Received from Motr after successfull completion of SNS repair for Motr device. Hare MUST post a BQ event, M0_NC_REPAIRED, to all the Motr processes on receiving M0_NC_REPAIRED from all the Motr ioservices and update the device state in Consul KV.

M0_NC_REBALANCE

  • Post a BQ event from Hare to all the Motr processes before starting SNS rebalance operation when Hare receives a device replacement event corresponding to repaired device(s).
  • This is also received from Motr process in case of incomplete Motr SNS rebalance, typically due to failure. Motr sends M0_HA_MSG_SNS_ERR in case of SNS operation failure. Hare maintains the device state. Depending upon the SNS operation identified by the corresponding device state, Hare MUST post a BQ event, CM_OP_REBALANCE_ABORT in this case, to all the Motr ioservices. Hare MUST accordingly update the device state as well in Consul KV.

M0_NC_ONLINE

  • Received by Hare from every Motr process on successfull completion of SNS rebalance operation on a device.
  • Hare MUST post a BQ event, M0_NC_ONLINE, to all Motr processes on receiving completion of SNS rebalance from all the Motr processes and update the same for the device state in Consul KV.

SNS operation status

[cm/repreb/cm.h]

  • Hare MUST handle CM_OP_REPAIR_STATUS/CM_OP_REBALANCE_STATUS and post a BQ event that will use spiel interface to fetch per Motr process sns operation status.
  • Hare MUST handle per device status event using hctl interface.

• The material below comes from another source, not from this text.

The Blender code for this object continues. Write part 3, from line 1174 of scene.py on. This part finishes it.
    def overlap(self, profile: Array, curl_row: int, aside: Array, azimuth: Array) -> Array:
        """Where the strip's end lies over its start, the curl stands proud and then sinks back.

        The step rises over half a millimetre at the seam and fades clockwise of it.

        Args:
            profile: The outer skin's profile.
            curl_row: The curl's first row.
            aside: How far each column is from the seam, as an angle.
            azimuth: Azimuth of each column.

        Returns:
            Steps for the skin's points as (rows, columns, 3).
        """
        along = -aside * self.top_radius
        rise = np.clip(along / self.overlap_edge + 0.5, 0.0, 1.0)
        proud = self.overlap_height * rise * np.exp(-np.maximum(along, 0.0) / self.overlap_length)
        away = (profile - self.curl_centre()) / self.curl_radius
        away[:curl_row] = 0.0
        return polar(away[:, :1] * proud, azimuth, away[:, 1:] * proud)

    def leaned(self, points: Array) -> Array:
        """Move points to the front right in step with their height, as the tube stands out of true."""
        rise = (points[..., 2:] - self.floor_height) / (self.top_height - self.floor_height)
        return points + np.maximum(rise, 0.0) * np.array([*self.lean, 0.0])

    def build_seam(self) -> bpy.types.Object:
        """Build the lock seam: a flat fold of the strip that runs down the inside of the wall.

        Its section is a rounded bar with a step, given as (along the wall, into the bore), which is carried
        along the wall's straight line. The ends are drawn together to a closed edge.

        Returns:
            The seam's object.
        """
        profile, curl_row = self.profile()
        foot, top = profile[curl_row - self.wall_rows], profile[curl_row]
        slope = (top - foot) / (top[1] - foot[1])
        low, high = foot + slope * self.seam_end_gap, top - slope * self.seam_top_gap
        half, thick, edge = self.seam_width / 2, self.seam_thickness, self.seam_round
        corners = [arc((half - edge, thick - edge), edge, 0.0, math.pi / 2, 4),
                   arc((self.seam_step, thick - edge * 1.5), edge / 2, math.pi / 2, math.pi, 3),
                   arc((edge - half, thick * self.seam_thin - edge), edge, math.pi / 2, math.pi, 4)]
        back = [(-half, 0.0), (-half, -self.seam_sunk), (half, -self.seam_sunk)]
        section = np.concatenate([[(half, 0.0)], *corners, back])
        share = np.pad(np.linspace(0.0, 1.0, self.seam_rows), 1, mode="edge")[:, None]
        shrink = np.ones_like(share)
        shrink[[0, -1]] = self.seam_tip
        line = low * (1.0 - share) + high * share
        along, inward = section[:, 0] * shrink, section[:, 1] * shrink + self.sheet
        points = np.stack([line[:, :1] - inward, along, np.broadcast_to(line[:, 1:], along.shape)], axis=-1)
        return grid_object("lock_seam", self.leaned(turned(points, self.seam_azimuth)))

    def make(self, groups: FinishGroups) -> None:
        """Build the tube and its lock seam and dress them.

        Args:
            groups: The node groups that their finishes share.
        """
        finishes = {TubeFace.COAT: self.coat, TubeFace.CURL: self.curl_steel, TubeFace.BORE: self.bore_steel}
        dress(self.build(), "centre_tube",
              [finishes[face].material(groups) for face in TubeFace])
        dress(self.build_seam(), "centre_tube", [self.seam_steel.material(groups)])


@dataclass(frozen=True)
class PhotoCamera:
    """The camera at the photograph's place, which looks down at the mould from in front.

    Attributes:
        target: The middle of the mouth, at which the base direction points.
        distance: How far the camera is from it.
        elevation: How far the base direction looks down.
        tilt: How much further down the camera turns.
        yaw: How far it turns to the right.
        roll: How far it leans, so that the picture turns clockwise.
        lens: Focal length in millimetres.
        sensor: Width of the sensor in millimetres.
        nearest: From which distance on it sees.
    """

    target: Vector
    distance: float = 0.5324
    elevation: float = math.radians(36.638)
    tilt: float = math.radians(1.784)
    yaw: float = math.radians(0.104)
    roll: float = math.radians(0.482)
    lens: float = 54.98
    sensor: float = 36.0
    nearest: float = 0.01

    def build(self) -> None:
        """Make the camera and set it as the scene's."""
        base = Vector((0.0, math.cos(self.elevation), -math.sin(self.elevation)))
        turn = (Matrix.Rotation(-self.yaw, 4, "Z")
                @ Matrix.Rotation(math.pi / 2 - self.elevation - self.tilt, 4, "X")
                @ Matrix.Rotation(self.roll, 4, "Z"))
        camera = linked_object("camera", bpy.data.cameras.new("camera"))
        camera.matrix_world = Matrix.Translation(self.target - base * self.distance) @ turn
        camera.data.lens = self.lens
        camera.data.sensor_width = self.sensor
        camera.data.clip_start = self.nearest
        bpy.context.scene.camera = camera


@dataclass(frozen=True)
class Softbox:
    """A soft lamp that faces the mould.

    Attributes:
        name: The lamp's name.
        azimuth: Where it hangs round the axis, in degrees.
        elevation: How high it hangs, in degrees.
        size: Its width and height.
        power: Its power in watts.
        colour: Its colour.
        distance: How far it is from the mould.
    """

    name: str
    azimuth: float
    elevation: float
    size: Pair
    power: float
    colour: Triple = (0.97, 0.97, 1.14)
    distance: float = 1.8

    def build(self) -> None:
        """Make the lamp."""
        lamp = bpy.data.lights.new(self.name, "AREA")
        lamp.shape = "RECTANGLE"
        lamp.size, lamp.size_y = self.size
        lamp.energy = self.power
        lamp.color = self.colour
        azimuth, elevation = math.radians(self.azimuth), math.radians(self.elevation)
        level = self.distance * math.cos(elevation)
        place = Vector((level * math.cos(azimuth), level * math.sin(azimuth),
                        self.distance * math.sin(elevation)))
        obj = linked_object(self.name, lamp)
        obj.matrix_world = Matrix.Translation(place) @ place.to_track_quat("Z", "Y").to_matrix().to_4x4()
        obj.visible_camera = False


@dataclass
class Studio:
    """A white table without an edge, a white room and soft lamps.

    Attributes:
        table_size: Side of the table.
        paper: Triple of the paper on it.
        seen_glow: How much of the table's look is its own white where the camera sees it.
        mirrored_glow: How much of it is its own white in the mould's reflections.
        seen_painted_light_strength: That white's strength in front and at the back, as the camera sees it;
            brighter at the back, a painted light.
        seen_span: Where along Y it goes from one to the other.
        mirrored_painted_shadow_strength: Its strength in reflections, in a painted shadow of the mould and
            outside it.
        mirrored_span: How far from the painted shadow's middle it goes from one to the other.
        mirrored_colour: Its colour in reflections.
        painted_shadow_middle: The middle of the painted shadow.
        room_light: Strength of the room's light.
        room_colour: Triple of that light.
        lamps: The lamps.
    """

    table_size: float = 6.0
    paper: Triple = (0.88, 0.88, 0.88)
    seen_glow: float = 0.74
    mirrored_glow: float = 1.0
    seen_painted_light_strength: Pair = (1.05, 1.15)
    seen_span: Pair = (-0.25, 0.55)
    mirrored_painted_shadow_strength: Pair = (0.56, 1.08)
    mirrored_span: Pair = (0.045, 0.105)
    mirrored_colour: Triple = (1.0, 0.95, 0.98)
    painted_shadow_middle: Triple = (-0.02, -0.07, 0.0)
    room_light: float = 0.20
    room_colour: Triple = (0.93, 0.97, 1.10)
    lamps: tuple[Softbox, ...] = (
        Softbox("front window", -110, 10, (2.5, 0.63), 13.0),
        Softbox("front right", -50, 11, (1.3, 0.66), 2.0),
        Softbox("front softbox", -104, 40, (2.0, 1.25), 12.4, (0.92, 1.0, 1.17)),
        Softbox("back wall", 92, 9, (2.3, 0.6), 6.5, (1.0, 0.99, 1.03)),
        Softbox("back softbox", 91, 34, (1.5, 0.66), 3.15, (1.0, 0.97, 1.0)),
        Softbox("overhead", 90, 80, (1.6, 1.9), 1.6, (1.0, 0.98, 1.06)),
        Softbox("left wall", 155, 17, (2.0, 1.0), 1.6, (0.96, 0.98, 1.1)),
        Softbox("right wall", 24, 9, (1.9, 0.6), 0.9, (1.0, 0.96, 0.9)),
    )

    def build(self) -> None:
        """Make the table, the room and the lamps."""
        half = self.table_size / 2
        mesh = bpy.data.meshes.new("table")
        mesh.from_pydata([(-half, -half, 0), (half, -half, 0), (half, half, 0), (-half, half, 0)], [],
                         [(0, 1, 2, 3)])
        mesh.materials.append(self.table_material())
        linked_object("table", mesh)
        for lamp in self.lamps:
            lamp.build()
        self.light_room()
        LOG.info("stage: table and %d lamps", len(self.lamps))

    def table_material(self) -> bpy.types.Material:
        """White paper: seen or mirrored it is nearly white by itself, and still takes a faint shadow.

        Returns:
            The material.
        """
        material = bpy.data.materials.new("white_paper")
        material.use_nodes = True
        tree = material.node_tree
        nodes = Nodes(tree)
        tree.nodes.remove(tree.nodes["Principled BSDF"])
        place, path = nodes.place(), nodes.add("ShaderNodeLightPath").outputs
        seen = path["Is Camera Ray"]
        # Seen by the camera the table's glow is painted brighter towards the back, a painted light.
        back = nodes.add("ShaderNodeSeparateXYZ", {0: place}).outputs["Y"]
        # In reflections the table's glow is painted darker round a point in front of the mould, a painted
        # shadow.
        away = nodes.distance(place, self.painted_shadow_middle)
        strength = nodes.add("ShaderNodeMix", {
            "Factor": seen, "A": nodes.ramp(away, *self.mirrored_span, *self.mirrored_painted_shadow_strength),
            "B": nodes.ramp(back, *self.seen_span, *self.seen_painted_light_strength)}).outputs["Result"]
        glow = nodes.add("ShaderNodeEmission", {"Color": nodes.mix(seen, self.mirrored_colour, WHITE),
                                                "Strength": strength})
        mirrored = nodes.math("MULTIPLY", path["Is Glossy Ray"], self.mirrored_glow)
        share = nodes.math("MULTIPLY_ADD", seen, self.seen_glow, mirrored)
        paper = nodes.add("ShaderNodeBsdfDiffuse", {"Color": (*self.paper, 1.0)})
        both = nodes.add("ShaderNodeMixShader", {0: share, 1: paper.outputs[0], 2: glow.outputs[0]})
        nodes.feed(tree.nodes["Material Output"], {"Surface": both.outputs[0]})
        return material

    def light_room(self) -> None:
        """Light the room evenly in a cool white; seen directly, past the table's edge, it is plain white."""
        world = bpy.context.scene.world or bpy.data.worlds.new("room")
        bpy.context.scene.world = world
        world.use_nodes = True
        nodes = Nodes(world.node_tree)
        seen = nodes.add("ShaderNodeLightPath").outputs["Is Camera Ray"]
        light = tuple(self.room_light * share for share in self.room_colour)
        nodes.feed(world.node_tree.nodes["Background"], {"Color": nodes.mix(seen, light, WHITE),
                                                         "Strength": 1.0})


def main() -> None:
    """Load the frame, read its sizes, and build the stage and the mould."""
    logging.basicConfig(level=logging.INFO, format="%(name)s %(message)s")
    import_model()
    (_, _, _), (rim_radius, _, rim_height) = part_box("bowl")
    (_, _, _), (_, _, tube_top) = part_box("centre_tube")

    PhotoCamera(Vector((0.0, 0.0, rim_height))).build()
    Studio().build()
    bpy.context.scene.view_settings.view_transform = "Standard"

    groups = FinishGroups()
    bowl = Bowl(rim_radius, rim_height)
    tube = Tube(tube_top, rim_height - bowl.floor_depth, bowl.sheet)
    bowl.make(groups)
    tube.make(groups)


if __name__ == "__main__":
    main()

SNS operation ABORT/PAUSE/RESUME

  • Post a BQ event to abort, pause or resume SNS operation. The event handler MUST use spiel interface to send CM_OP_REPAIR_ABORT/CM_OP_REBALANCE_ABORT, CM_OP_REPAIR_PAUSE/CM_OP_REBALANCE_PAUSE or CM_OP_REPAIR_RESUME/CM_OP_REBALANCE_RESUME to abort, pause or resume SNS operation.
  • Hare MUST identify the ongoing SNS operation type, Repair or Rebalance, using the device status from Consul KV and accordingly MUST broadcast CM_OP_REPAIR_ABORT or CM_OP_REBALANCE_ABORT respectively.